Lines containing the string "FreeCAD" are to be collected in full.

------------

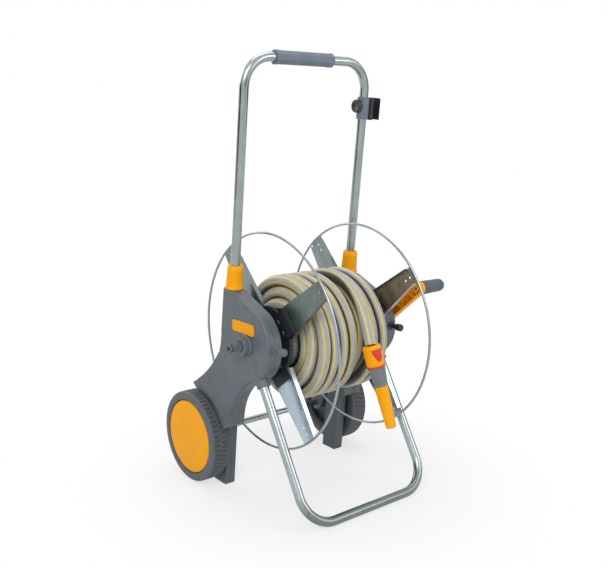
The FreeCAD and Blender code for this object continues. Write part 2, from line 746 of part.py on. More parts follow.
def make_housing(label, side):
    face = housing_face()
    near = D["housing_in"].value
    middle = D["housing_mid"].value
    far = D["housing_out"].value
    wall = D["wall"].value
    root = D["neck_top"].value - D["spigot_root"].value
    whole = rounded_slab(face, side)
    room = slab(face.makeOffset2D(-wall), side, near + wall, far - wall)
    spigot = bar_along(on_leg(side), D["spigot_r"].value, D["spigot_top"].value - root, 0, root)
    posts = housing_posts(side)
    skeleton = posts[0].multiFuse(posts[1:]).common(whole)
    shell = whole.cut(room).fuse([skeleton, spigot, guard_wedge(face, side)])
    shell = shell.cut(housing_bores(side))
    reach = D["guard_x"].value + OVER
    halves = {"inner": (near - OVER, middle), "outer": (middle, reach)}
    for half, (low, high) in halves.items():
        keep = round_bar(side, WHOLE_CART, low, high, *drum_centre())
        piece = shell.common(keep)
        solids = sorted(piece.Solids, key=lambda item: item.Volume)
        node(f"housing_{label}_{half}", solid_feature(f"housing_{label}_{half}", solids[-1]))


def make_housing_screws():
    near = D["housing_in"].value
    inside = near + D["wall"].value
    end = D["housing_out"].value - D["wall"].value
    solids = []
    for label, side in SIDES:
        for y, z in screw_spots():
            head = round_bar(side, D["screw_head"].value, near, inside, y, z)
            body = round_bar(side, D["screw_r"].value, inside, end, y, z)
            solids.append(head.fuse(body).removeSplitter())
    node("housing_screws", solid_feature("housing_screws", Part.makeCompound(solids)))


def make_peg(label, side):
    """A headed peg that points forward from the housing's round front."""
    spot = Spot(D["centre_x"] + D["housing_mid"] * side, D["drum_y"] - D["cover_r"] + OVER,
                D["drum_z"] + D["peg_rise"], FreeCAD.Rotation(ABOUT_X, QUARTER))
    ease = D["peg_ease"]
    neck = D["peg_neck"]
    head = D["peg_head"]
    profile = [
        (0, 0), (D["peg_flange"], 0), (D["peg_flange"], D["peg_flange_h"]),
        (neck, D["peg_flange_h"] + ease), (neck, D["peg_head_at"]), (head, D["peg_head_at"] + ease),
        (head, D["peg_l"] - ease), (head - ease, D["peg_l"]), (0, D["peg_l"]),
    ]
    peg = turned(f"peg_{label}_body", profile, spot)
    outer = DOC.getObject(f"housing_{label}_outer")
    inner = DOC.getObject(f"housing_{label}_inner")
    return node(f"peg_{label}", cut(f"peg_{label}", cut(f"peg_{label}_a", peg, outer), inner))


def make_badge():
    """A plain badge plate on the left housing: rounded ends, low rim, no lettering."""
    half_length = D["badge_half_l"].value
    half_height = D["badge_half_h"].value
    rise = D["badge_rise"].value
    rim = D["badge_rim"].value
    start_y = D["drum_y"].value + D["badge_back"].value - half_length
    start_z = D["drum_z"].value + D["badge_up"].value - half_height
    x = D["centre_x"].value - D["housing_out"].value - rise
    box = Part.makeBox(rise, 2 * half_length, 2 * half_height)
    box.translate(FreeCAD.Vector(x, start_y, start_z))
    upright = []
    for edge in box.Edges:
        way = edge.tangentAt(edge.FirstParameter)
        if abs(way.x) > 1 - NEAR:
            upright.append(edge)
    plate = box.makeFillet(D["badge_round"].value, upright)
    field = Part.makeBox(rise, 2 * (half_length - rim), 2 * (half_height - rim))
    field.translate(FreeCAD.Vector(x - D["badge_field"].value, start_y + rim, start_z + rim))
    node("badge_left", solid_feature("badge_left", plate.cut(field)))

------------

■ Result below:
The FreeCAD and Blender code for this object continues. Write part 2, from line 746 of part.py on. More parts follow.
                D["drum_z"] + D["peg_rise"], FreeCAD.Rotation(ABOUT_X, QUARTER))
    box.translate(FreeCAD.Vector(x, start_y, start_z))
    field.translate(FreeCAD.Vector(x - D["badge_field"].value, start_y + rim, start_z + rim))